— START OF Material provided —

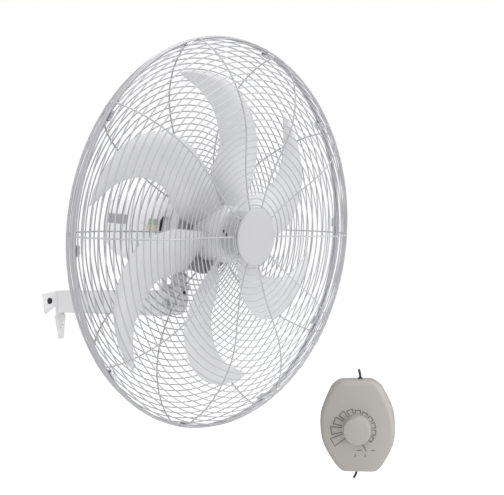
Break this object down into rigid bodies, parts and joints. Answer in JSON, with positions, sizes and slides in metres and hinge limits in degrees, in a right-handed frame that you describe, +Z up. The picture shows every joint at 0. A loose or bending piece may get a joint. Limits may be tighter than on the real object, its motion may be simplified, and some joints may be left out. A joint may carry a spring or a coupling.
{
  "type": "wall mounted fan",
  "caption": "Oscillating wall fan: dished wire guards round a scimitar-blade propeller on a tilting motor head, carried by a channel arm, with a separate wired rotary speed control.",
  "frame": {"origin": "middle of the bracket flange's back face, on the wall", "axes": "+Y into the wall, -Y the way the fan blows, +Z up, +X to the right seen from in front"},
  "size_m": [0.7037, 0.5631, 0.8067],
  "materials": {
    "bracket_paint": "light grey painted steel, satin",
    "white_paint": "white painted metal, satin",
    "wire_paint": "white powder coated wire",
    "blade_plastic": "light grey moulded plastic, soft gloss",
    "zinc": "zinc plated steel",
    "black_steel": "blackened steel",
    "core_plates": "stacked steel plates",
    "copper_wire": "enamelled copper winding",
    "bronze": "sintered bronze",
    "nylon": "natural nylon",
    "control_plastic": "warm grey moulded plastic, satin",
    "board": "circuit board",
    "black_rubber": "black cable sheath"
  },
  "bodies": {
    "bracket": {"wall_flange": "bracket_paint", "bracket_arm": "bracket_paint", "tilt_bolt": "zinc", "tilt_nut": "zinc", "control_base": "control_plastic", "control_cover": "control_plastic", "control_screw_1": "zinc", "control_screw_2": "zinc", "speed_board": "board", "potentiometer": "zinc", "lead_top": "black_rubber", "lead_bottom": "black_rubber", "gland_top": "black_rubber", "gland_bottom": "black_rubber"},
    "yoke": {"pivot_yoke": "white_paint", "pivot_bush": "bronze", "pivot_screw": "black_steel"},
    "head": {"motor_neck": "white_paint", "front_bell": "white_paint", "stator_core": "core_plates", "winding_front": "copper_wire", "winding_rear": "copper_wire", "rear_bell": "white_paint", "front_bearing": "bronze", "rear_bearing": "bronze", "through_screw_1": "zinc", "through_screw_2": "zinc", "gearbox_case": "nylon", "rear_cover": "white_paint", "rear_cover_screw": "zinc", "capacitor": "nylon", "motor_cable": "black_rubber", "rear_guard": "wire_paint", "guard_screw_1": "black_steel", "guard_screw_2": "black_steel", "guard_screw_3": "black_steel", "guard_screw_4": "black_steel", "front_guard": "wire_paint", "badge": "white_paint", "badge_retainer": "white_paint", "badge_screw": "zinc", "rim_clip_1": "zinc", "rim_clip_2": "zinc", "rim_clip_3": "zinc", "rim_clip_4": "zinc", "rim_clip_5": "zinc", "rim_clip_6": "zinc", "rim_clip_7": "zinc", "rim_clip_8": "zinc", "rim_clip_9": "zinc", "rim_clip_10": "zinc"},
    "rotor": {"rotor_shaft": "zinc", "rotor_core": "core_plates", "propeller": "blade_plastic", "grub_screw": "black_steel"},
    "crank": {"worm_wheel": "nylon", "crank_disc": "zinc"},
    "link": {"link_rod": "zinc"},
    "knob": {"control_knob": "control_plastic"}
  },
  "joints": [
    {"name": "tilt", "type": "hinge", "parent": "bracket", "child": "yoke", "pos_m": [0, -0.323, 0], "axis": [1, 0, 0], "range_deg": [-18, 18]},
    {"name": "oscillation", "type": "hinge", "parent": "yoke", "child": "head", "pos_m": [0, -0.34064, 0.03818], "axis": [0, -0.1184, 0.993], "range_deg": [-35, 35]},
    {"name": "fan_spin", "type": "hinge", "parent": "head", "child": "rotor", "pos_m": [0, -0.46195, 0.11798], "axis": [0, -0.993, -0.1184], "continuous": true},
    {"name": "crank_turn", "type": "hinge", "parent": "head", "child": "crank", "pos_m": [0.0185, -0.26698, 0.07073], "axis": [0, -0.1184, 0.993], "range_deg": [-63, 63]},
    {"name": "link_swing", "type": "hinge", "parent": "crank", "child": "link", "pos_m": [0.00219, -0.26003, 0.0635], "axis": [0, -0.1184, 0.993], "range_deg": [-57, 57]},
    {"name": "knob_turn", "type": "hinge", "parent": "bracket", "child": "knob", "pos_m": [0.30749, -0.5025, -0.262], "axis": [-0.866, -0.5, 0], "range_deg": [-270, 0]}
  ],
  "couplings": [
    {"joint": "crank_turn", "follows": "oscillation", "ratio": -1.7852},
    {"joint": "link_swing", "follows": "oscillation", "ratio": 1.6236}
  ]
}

— END OF Material provided —

Aim of the exercise: Each line of the material must be restated exactly.

Task output:
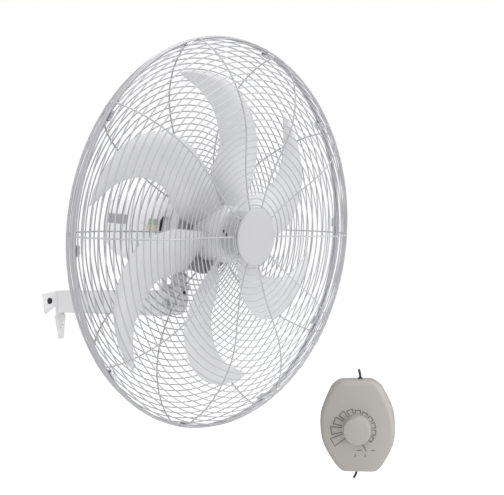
Break this object down into rigid bodies, parts and joints. Answer in JSON, with positions, sizes and slides in metres and hinge limits in degrees, in a right-handed frame that you describe, +Z up. The picture shows every joint at 0. A loose or bending piece may get a joint. Limits may be tighter than on the real object, its motion may be simplified, and some joints may be left out. A joint may carry a spring or a coupling.
{
  "type": "wall mounted fan",
  "caption": "Oscillating wall fan: dished wire guards round a scimitar-blade propeller on a tilting motor head, carried by a channel arm, with a separate wired rotary speed control.",
  "frame": {"origin": "middle of the bracket flange's back face, on the wall", "axes": "+Y into the wall, -Y the way the fan blows, +Z up, +X to the right seen from in front"},
  "size_m": [0.7037, 0.5631, 0.8067],
  "materials": {
    "bracket_paint": "light grey painted steel, satin",
    "white_paint": "white painted metal, satin",
    "wire_paint": "white powder coated wire",
    "blade_plastic": "light grey moulded plastic, soft gloss",
    "zinc": "zinc plated steel",
    "black_steel": "blackened steel",
    "core_plates": "stacked steel plates",
    "copper_wire": "enamelled copper winding",
    "bronze": "sintered bronze",
    "nylon": "natural nylon",
    "control_plastic": "warm grey moulded plastic, satin",
    "board": "circuit board",
    "black_rubber": "black cable sheath"
  },
  "bodies": {
    "bracket": {"wall_flange": "bracket_paint", "bracket_arm": "bracket_paint", "tilt_bolt": "zinc", "tilt_nut": "zinc", "control_base": "control_plastic", "control_cover": "control_plastic", "control_screw_1": "zinc", "control_screw_2": "zinc", "speed_board": "board", "potentiometer": "zinc", "lead_top": "black_rubber", "lead_bottom": "black_rubber", "gland_top": "black_rubber", "gland_bottom": "black_rubber"},
    "yoke": {"pivot_yoke": "white_paint", "pivot_bush": "bronze", "pivot_screw": "black_steel"},
    "head": {"motor_neck": "white_paint", "front_bell": "white_paint", "stator_core": "core_plates", "winding_front": "copper_wire", "winding_rear": "copper_wire", "rear_bell": "white_paint", "front_bearing": "bronze", "rear_bearing": "bronze", "through_screw_1": "zinc", "through_screw_2": "zinc", "gearbox_case": "nylon", "rear_cover": "white_paint", "rear_cover_screw": "zinc", "capacitor": "nylon", "motor_cable": "black_rubber", "rear_guard": "wire_paint", "guard_screw_1": "black_steel", "guard_screw_2": "black_steel", "guard_screw_3": "black_steel", "guard_screw_4": "black_steel", "front_guard": "wire_paint", "badge": "white_paint", "badge_retainer": "white_paint", "badge_screw": "zinc", "rim_clip_1": "zinc", "rim_clip_2": "zinc", "rim_clip_3": "zinc", "rim_clip_4": "zinc", "rim_clip_5": "zinc", "rim_clip_6": "zinc", "rim_clip_7": "zinc", "rim_clip_8": "zinc", "rim_clip_9": "zinc", "rim_clip_10": "zinc"},
    "rotor": {"rotor_shaft": "zinc", "rotor_core": "core_plates", "propeller": "blade_plastic", "grub_screw": "black_steel"},
    "crank": {"worm_wheel": "nylon", "crank_disc": "zinc"},
    "link": {"link_rod": "zinc"},
    "knob": {"control_knob": "control_plastic"}
  },
  "joints": [
    {"name": "tilt", "type": "hinge", "parent": "bracket", "child": "yoke", "pos_m": [0, -0.323, 0], "axis": [1, 0, 0], "range_deg": [-18, 18]},
    {"name": "oscillation", "type": "hinge", "parent": "yoke", "child": "head", "pos_m": [0, -0.34064, 0.03818], "axis": [0, -0.1184, 0.993], "range_deg": [-35, 35]},
    {"name": "fan_spin", "type": "hinge", "parent": "head", "child": "rotor", "pos_m": [0, -0.46195, 0.11798], "axis": [0, -0.993, -0.1184], "continuous": true},
    {"name": "crank_turn", "type": "hinge", "parent": "head", "child": "crank", "pos_m": [0.0185, -0.26698, 0.07073], "axis": [0, -0.1184, 0.993], "range_deg": [-63, 63]},
    {"name": "link_swing", "type": "hinge", "parent": "crank", "child": "link", "pos_m": [0.00219, -0.26003, 0.0635], "axis": [0, -0.1184, 0.993], "range_deg": [-57, 57]},
    {"name": "knob_turn", "type": "hinge", "parent": "bracket", "child": "knob", "pos_m": [0.30749, -0.5025, -0.262], "axis": [-0.866, -0.5, 0], "range_deg": [-270, 0]}
  ],
  "couplings": [
    {"joint": "crank_turn", "follows": "oscillation", "ratio": -1.7852},
    {"joint": "link_swing", "follows": "oscillation", "ratio": 1.6236}
  ]
}